Amongst the southeast Asia owners with cold-stacked vessels is Singapore exchange-listed Mermaid Maritime, with eight owned OSVs. The Thai-based company narrowed its loss during Q2 2019 ending 30 June 2019 as compared with the previous three-month period in 2018, posting a loss of US$5.9M as opposed to US7.7M in Q2 2018. Mermaid Maritime’s revenue was up 15.3% year-on-year (yoy) due to higher utilisation, but slightly decreased when compared on a quarterly basis. Of the US$73M orderbook as of 30 June, some 92% was accounted for by work in the Middle East.

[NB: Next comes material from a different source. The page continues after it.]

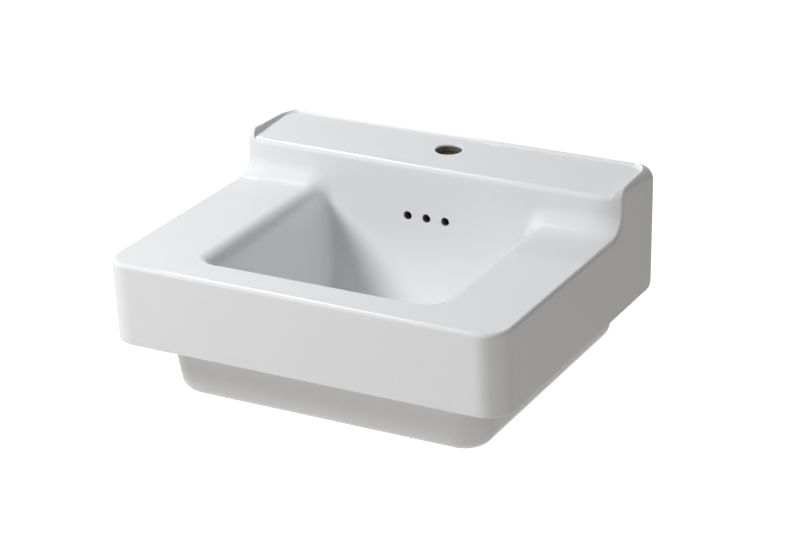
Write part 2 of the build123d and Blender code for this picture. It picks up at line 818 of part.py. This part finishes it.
# Waste body: flange on the drain seat and a threaded tube through the boss
drain_axis = Axis((0, drain_y, 0), (0, 0, 1))
flange_low_z = drain_seat_z + seal_t
flange_top_z = flange_low_z + flange_t
with BuildPart() as waste_body:
    with BuildSketch(Plane.XZ.offset(-drain_y)):
        Polygon(
            (throat_r, flange_top_z),
            (flange_r - 1.2, flange_top_z - 0.6),
            (flange_r, flange_low_z + 0.8),
            (flange_r, flange_low_z),
            (tube_r, flange_low_z),
            (tube_r, tube_bottom_z + 1),
            (tube_r - 1, tube_bottom_z),
            (tail_r + fit_gap, tube_bottom_z),
            (tail_r + fit_gap, tail_top_z),
            (tail_r - 1.6, tail_top_z),
            (tail_r - 1.6, bridge_z),
            (tube_bore_r, bridge_z),
            (tube_bore_r, flange_low_z - throat_drop),
            align=None,
        )
    revolve(axis=drain_axis)
    with BuildSketch(Plane.XZ.offset(-drain_y - 40)):
        with Locations((0, (window_low_z + window_high_z) / 2)):
            SlotOverall(window_w, window_high_z - window_low_z - 2)
    extrude(amount=80, mode=Mode.SUBTRACT)
waste_body.part.label = "waste_body"
export_step(waste_body.part, "parts/waste_body.step")

with BuildPart() as flange_seal:
    with BuildSketch(Plane.XZ.offset(-drain_y)):
        Polygon(
            (tube_r + fit_gap, drain_seat_z),
            (flange_r - 1, drain_seat_z),
            (flange_r - 1, drain_seat_z + seal_t),
            (tube_r + fit_gap, drain_seat_z + seal_t),
            align=None,
        )
    revolve(axis=drain_axis)
flange_seal.part.label = "flange_seal"
export_step(flange_seal.part, "parts/flange_seal.step")

with BuildPart() as waste_gasket:
    with BuildSketch(Plane.XZ.offset(-drain_y)):
        Polygon(
            (tube_r + fit_gap, tub_z + 6),
            (drain_hole_r - 0.6, tub_z + 6),
            (drain_hole_r - 0.2, tub_z),
            (gasket_r, tub_z),
            (gasket_r, tub_z - 3),
            (gasket_r - 5, tub_z - gasket_t),
            (tube_r + fit_gap, tub_z - gasket_t),
            align=None,
        )
    revolve(axis=drain_axis)
waste_gasket.part.label = "waste_gasket"
export_step(waste_gasket.part, "parts/waste_gasket.step")

with BuildPart() as friction_washer:
    with BuildSketch(Plane.XY.offset(tub_z - gasket_t - slip_t)):
        with Locations((0, drain_y)):
            Circle(slip_r)
            Circle(tube_r + fit_gap, mode=Mode.SUBTRACT)
    extrude(amount=slip_t)
friction_washer.part.label = "friction_washer"
export_step(friction_washer.part, "parts/friction_washer.step")

with BuildPart() as waste_locknut:
    nut_top_z = tub_z - gasket_t - slip_t
    with BuildSketch(Plane.XY.offset(nut_top_z - nut_t)):
        with Locations((0, drain_y)):
            Circle(nut_r - 4)
            RegularPolygon(nut_r, 8)
            Circle(tube_r + fit_gap, mode=Mode.SUBTRACT)
    extrude(amount=nut_t)
    with BuildSketch(Plane.XY.offset(nut_top_z - nut_t)):
        with Locations((0, drain_y)):
            Circle(nut_r - 5)
            Circle(tube_r + fit_gap, mode=Mode.SUBTRACT)
    extrude(amount=-3)
waste_locknut.part.label = "waste_locknut"
export_step(waste_locknut.part, "parts/waste_locknut.step")

# Tailpiece screwed up into the waste body, with its ring seal
with BuildPart() as tailpiece:
    with BuildSketch(Plane.XZ.offset(-drain_y)):
        Polygon(
            (tail_r - tail_t, tail_top_z - tail_seal_t),
            (tail_r, tail_top_z - tail_seal_t),
            (tail_r, tube_bottom_z),
            (tail_r + 3.4, tube_bottom_z),
            (tail_r + 3.4, tube_bottom_z - tail_collar_t),
            (tail_r, tube_bottom_z - tail_collar_t),
            (tail_r, tail_bottom_z),
            (tail_r - tail_t, tail_bottom_z),
            align=None,
        )
    revolve(axis=drain_axis)
tailpiece.part.label = "tailpiece"
export_step(tailpiece.part, "parts/tailpiece.step")

with BuildPart() as tailpiece_seal:
    with BuildSketch(Plane.XY.offset(tail_top_z - tail_seal_t)):
        with Locations((0, drain_y)):
            Circle(tail_r)
            Circle(tail_r - 1.5, mode=Mode.SUBTRACT)
    extrude(amount=tail_seal_t)
tailpiece_seal.part.label = "tailpiece_seal"
export_step(tailpiece_seal.part, "parts/tailpiece_seal.step")

# Push-open stopper, drawn open: cap with its ring, stem, bridge that guides the stem, spring
cap_low_z = flange_top_z + 0.3 + lift
with BuildPart() as stopper_cap:
    with BuildSketch(Plane.XZ.offset(-drain_y)):
        Polygon(
            (0, cap_low_z + 1.5),
            (stem_r - 1.5, cap_low_z + 1.5),
            (stem_r - 1.5, cap_low_z),
            (cap_r - 0.5, cap_low_z),
            (cap_r, cap_low_z + 0.5),
            (cap_r, cap_low_z + 1.3),
            (cap_r - 1.2, cap_low_z + 2.3),
            (cap_r * 0.8, cap_low_z + 3.1),
            (cap_r * 0.5, cap_low_z + cap_t - 0.3),
            (0, cap_low_z + cap_t),
            align=None,
        )
    revolve(axis=drain_axis)
stopper_cap.part.label = "stopper_cap"
export_step(stopper_cap.part, "parts/stopper_cap.step")

with BuildPart() as stopper_seal:
    with BuildSketch(Plane.XY.offset(cap_low_z - cap_seal_t)):
        with Locations((0, drain_y)):
            Circle(cap_seal_r)
            Circle(stem_r + 5, mode=Mode.SUBTRACT)
    extrude(amount=cap_seal_t)
stopper_seal.part.label = "stopper_seal"
export_step(stopper_seal.part, "parts/stopper_seal.step")

with BuildPart() as stopper_stem:
    with BuildSketch(Plane.XZ.offset(-drain_y)):
        Polygon(
            (0, cap_low_z + 1.5),
            (stem_r - 1.5, cap_low_z + 1.5),
            (stem_r - 1.5, cap_low_z),
            (stem_r + 5, cap_low_z),
            (stem_r + 5, cap_low_z - cap_seal_t),
            (tube_bore_r - 3, cap_low_z - cap_seal_t),
            (tube_bore_r - 3, cap_low_z - cap_seal_t - 1.5),
            (stem_r, cap_low_z - cap_seal_t - 1.5),
            (stem_r, bridge_z),
            (clip_r, bridge_z),
            (clip_r, bridge_z - clip_t),
            (stem_r, bridge_z - clip_t),
            (stem_r, bridge_z - 8),
            (0, bridge_z - 8),
            align=None,
        )
    revolve(axis=drain_axis)
stopper_stem.part.label = "stopper_stem"
export_step(stopper_stem.part, "parts/stopper_stem.step")

with BuildPart() as cartridge_housing:
    with BuildSketch(Plane.XY.offset(bridge_z)):
        with Locations((0, drain_y)):
            Circle(tube_bore_r - fit_gap)
            Circle(tube_bore_r - 2.4, mode=Mode.SUBTRACT)
            Rectangle(2 * tube_bore_r - 3, 4)
            Rectangle(4, 2 * tube_bore_r - 3)
            Circle(guide_r)
            Circle(stem_r + run_gap, mode=Mode.SUBTRACT)
    extrude(amount=bridge_t)
cartridge_housing.part.label = "cartridge_housing"
export_step(cartridge_housing.part, "parts/cartridge_housing.step")

spring_low_z = bridge_z + bridge_t
spring_high_z = cap_low_z - cap_seal_t - 1.5
spring_r = stem_r + 2
spring_pitch = (spring_high_z - spring_low_z - 2 * spring_wire_r) / spring_turns
with BuildPart() as cartridge_spring:
    with BuildLine():
        Helix(
            pitch=spring_pitch,
            height=spring_turns * spring_pitch,
            radius=spring_r,
            center=(0, drain_y, spring_low_z + spring_wire_r),
        )
    spring_start = (spring_r, drain_y, spring_low_z + spring_wire_r)
    with BuildSketch(Plane(origin=spring_start, x_dir=(1, 0, 0), z_dir=(0, 1, 0))):
        RegularPolygon(spring_wire_r, 6)
    sweep(is_frenet=True)
cartridge_spring.part.label = "cartridge_spring"
export_step(cartridge_spring.part, "parts/cartridge_spring.step")
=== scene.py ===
# %% [markdown]
# # A wall-hung bathroom sink
# The sink is one glazed china casting that hangs on a steel bracket, with a push-open waste in its bowl.
# Its shapes come ready from the CAD model, apart from the spring in the waste. So this lesson is mostly
# about what china, raw clay, chrome, rubber and steel look like, and about the light that shows them.
# Everything is in metres: X along the front, Y into the wall, Z up. The flat top of the rim is at Z = 0, and
# the face of the wall is at Y = 0.

# %% Load the frame
import math

import bpy
from mathutils import Matrix, Vector


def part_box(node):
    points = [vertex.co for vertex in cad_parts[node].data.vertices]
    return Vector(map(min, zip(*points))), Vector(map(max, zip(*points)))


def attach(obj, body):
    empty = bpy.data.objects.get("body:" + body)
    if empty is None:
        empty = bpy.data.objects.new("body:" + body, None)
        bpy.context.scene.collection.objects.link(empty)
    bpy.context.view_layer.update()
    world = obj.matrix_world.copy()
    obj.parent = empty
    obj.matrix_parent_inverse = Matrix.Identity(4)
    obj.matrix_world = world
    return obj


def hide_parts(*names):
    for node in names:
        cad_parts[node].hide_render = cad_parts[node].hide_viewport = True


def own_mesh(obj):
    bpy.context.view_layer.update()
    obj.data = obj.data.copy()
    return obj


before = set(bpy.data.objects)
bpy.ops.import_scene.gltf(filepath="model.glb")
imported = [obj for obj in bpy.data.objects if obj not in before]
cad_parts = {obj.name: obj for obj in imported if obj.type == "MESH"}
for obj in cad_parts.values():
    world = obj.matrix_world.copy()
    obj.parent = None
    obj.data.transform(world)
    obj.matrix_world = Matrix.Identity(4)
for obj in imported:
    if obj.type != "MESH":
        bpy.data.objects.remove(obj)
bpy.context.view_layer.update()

# %% [markdown]
# ## The camera
# The photograph was taken with a long lens from the sink's right front, a little above the rim. A long lens
# keeps the two sides of the sink nearly parallel. The camera is placed by its turn, height and distance
# from a point inside the bowl, and a very small roll levels it the way it was held.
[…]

While Mermaid Maritime’s active vessel utilisation for Q2 2019 was 94%, only three of the owner’s eight vessels were active, equating to a ‘real’ 39% utilisation rate. Subsea vessel revenue totalled US$24.8M, up yoy from US$21.5M in Q2 2018.
Its subsea unit was able to reel in contracts valued at US$7.4M for work in the Middle East and southeast Asia. Under a nine-month contract beginning Q3 2019, Mermaid Maritime will provide air dive system and a light work-class remotely operated vehicle (ROV) services to a national upstream oil and gas company, offshore in the Middle East Gulf Cooperation Council.
Under the second contract commencing Q3 2019, Mermaid Maritime will deploy offshore diving, survey, ROV, deck crew and a third-party chartered-in vessel to carry out the offshore installation of a 2,000-m subsea manuli hose for oil production support. Additionally, the 45-day contract calls for the Thai operator to render UWILD inspection services for an international engineering, procurement, construction, installation and commissioning company offshore in southeast Asia.
In October, Mermaid Maritime announced that its indirect 95%-owned subsidiary Mermaid Drilling (Malaysia) Sdn Bhd has been placed under member’s voluntary liquidation.
Nonetheless, prospects are slowly brightening for southeast Asia OSV owners. Speaking at the conference, Mr Brown said utilisation of floating drilling rigs (semi-submersibles and drillships) is expected to rise over 70% in 2020. Jack-up rig utilisation is now climbing to more than 65%, statistics showed. He foresees utilisation for anchor-handlers and PSVs will rise to 60% in 2020, from below 50% in 2017-2018.